Tuesday, August 28, 2007

My Son Jacob

I wrote this in March of 2006 right after Jacob got his orders to deploy to Iraq. It may have been the same day. I don't know who I wrote it for, but writing seems to be therapeutic.


 


 

My Son Jacob

Jacob is going to Iraq. Bottom line, my son is going to one of the most dangerous places in the world and I'm really angry about it. My anger is directed at no one in particular, although some high profile figures come to my mind easily, drifting like targets that they were too cowardly to become. And he brought this on himself, joining (it seems to me) the Army Reserve as a way to break a pattern of irresponsible behavior, and taking a big risk at the same time. Like a young and stupid kid would do. He got the GI Bill for doing that, and that was a way to keep from asking for money from us after he'd squandered two full years of college loans on drinking and partying. High school did not prepare him for the challenges of college. All he had to do was pass the TAAS/TAKS test-of-the-month and they were glad to be rid of him and every other senior. Seniors are worthless in the scheme of Texas public education, they've already passed THE TEST. But I digress. The issue is Jacob is going to Iraq, and I fear for his life. I fear first of all that he may never come back. I fear that he may come back crippled, or psychotic, or sick from radiation (read up on Depleted Uranium, a great way to utilize nuclear waste), or not the same at all. That is my biggest fear. He is a wonderful child and I want him to stay that way. I don't want the fear of death to haunt his every waking moment. I don't want the sight of devastation to harden him so that he can't empathize anymore. I don't want him to have to kill someone to protect himself or his buddies. I don't want him to kill so Halliburton's stock doesn't drop. I don't want him to die before I see him with a family of his own.

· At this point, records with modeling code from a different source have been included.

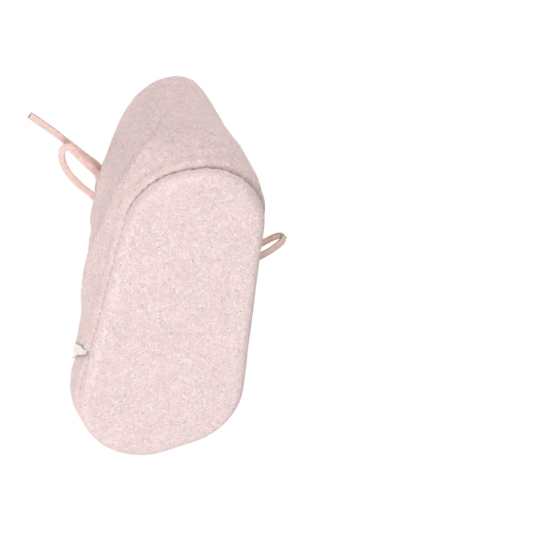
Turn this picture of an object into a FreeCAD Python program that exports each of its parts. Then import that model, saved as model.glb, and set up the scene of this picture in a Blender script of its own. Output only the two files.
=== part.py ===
import FreeCAD, Part
import math
import os
import Sketcher

# A baby's soft lace-up bootie, for the right foot. Millimetres.
# +Z is up, the toe points to -Y, and +X is the medial side (big toe).
# The origin lies on the flat underside of the sole.

Vector = FreeCAD.Vector
os.makedirs("parts", exist_ok=True)
doc = FreeCAD.newDocument("baby_bootie")
sheet = doc.addObject("Spreadsheet::Sheet", "sizes")

SIZES = [
    # The sole's outline is the hull of four circles: big toe, inner heel, outer heel and outer ball.
    ("toe_x", 6.6), ("toe_y", -36.7), ("toe_radius", 24.4),
    ("heel_x", 0.4), ("heel_y", 34.0), ("heel_radius", 23.8),
    ("corner_x", -2.6), ("corner_y", 37.5), ("corner_radius", 21.0),
    ("ball_x", -1.8), ("ball_y", -31.2), ("ball_radius", 25.9),
    # The outsole is a tray of thick felt that is rounded below and turned up at its edge.
    ("rim_height", 6.5), ("floor_thickness", 2.0), ("rim_width", 5.0),
    ("bottom_round", 4.4), ("seam_round", 1.5),
    ("insole_clearance", 0.3), ("foam_height", 3.4), ("sock_height", 1.2), ("layer_gap", 0.25),
    # The upper's layers, each counted inwards from the outer surface.
    ("quarter_thickness", 1.5), ("vamp_thickness", 1.5), ("lining_thickness", 1.2),
    # Angles round the upper, in radians from the centre of the toe.
    ("edge_at_sole", 0.995), ("edge_at_ankle", 0.23), ("overlap_angle", 0.16), ("butt_angle", 0.012),
    # Heights up the upper: 0 at the sole seam, 1 at the top edge.
    ("edge_rise", 0.10), ("edge_turn", 0.62), ("throat", 0.64),
    ("layers_top", 0.965), ("collar_bottom", 0.972),
    ("tongue_base", 0.61), ("tongue_turn", 0.12), ("tongue_half_angle", 0.62), ("tongue_top_angle", 0.86),
    ("tongue_depth_low", 5.8), ("tongue_depth_high", 8.7), ("tongue_thickness", 1.6),
    ("hole_angle", 0.52), ("lower_hole", 0.72), ("upper_hole", 0.88), ("hole_radius", 2.2),
    ("cutter_rise", 3.0), ("cutter_length", 12.0),
    ("lace_diameter", 2.4), ("lace_stand_off", 3.1), ("lace_fold", 2.9),
    ("lace_clearance", 0.45), ("lace_bow", 0.35),
    ("knot_x", 0.0), ("knot_y", -23.0), ("knot_z", 66.0),
    ("knot_half_width", 5.5), ("knot_half_depth", 3.6), ("knot_half_height", 4.2),
    # Where the lace leaves the knot for the upper holes, from the knot's middle.
    ("exit_side", 2.5), ("exit_back", 2.2), ("exit_drop", 0.5),
    # The threads: the two rows beside the quarter's front edge, the sole's seam and the collar's hem.
    ("thread_diameter", 0.7), ("thread_stand_off", 0.65), ("seam_inset", 0.25), ("seam_lift", 0.12),
    ("near_row", 1.6), ("far_row", 4.2), ("rows_start", 0.05), ("rows_end", 0.55),
    ("hem_height", 0.935), ("hem_start", 0.08),
    # The folded tag, beside the quarter's medial front edge.
    ("tag_thickness", 0.8), ("tag_low", 0.02), ("tag_high", 0.17), ("tag_near", 0.02), ("tag_far", 0.09),
]

# Each level of the upper is a ring that slopes from its front point to its back point.
LEVEL_FIELDS = ("front_y", "front_z", "back_y", "back_z", "medial", "lateral", "lean", "roundness")
LEVELS = [
    (-60.3, 6.7, 57.6, 6.7, 30.2, 27.0, 0.0, 0.00),
    (-64.2, 14.0, 60.3, 15.0, 33.6, 29.3, 0.0, 0.08),
    (-63.2, 22.5, 60.4, 25.0, 34.0, 29.2, -0.3, 0.20),
    (-55.5, 30.5, 58.9, 35.0, 32.0, 28.3, -0.8, 0.36),
    (-43.0, 37.0, 56.7, 45.0, 30.5, 27.7, -1.4, 0.55),
    (-29.5, 42.5, 54.5, 55.0, 29.8, 26.5, -2.0, 0.75),
    (-20.0, 51.5, 52.7, 65.0, 27.8, 24.7, -2.6, 0.90),
    (-15.5, 63.0, 51.8, 75.0, 24.6, 22.7, -3.2, 1.00),
    (-14.0, 75.0, 51.9, 84.0, 21.3, 20.8, -3.6, 1.00),
]

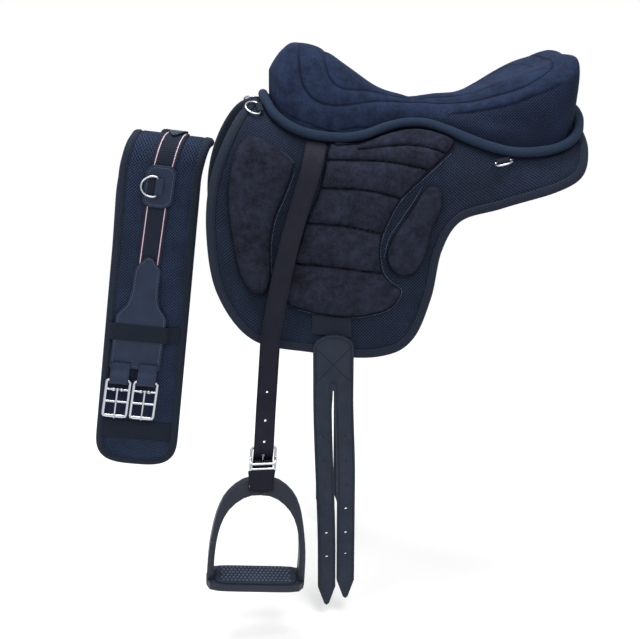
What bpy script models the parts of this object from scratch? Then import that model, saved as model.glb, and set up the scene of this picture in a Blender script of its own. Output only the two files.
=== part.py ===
"""Treeless riding saddle with its girth, in metres, +Z up.

The saddle's front points to -X, its near (left) side to -Y and its far side to +Y. The origin is
the underside of the padded base over the spine, half way along, where the horse's back carries it.

Every padded piece is drawn on one flat pattern of the base: x along the spine and s along the
surface, from the spine out and down to the lower edge of the flap. A height h stands off that
surface. The girth has a pattern of its own, u across it and v along it from the fold.
"""
import math

import bpy
import bmesh
import numpy as np
from mathutils import Matrix, Vector
from mathutils.geometry import delaunay_2d_cdt

# Clearances between pieces
SEAT_GAP = 0.0004
SOFT_GAP = 0.0008

# Section of the padded base across the spine, ahead of the seat's broad part
SPINE_CREST = 0.018
BACK_RADIUS = 0.120
SPINE_SLOPE = math.radians(14)
FLAP_SLOPE = math.radians(80)
# The same section under the broad rear of the seat
REAR_CREST = 0.045
REAR_RADIUS = 0.150
REAR_SPINE_SLOPE = math.radians(10)
SKIRT_SLOPE = math.radians(72)
REAR_SECTION_START = 0.052
REAR_SECTION_LENGTH = 0.190
# Lift of the spine towards the pommel
BASE_THICKNESS = 0.012
POMMEL_RISE_START = -0.050
POMMEL_RISE_LENGTH = 0.170
POMMEL_RISE = 0.030
POMMEL_RISE_EASE = 0.25

# Plan of the base on its pattern
SPINE_HALF_WIDTH = 0.015
BASE_FRONT = -0.230
BASE_REAR = 0.268
FLAP_FRONT = -0.304
FLAP_REAR = 0.050
FLAP_DEPTH = 0.412
SKIRT_DEPTH = 0.203
BASE_EDGE = 0.0035
BASE_STATION = 0.018

# Panels below the base, either side of the channel for the spine
PANEL_THICKNESS = 0.022
PANEL_FRONT = -0.205
PANEL_REAR = 0.235
PANEL_TOP = 0.036
PANEL_DEPTH = 0.168

# Cushions on the flap
KNEE_CROWN = 0.018
THIGH_CROWN = 0.011
CALF_CROWN = 0.012
CHANNEL_DEPTH = 0.0055
CHANNEL_HALF_WIDTH = 0.008

# Seat
SEAT_FRONT = -0.213
SEAT_BOTTOM = 0.0050
SEAT_INSET = 0.0014
PIPING_RADIUS = 0.0075
PIPING_RISE = 0.0008
PIPING_LIFT = 0.0026
POMMEL_HEIGHT = 0.120
WAIST_HEIGHT = 0.038
CANTLE_HEIGHT = 0.103
CANTLE_LEAN = 0.10
CANTLE_DISH = 0.012

# Stirrup leather
LEATHER_WIDTH = 0.030
LEATHER_THICKNESS = 0.0036
LEATHER_RISE = 0.0150
LEATHER_TOP = 0.0950
LEATHER_TOP_RISE = 0.0049
LEATHER_BAR = 0.6202
LEATHER_TOP_X = -0.137
LEATHER_FLAP_X = -0.214
LEATHER_BAR_X = -0.232
LEATHER_LOOP = 0.0097
LEATHER_TAIL = 0.014
LEATHER_WEAVE = 0.0030
RUN_UP_BAR = 0.172
RUN_UP_X = -0.151
RUN_UP_LOOP = 0.497
RUN_UP_STEP = 0.0046
BUCKLE_ABOVE_BAR = 0.0262
LEATHER_BUCKLE_BAR = 0.0020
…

I'm also pretty angry with myself for not speaking out against the war. Not just this war, any war. Family gatherings are choreographed so that we avoid discussing politics, we don't want to bring out the passion in our family. We're passionate about family, but we've never faced losing one of us for A STUPID WAR! Blame the Democrats, too. Blame all the idiots in Washington, their free lunch is not paid for by the blood of soldiers, it's too slippery to step in. No, their lunch is paid for by Halliburton, Raytheon, Lockheed, et al. Check your mutual funds, the ones that are doing well have money in weapons – I think it's called Defense. That's market doublespeak. Weapons are the best investment you can make. Bombs and bullets only get used once, then you have to buy more. What a deal! Milo Minderbinder stepped out of the pages of Catch-22 into the Bush Administration. It's all about business, and selling War is good business.

I just wish my son weren't in the business.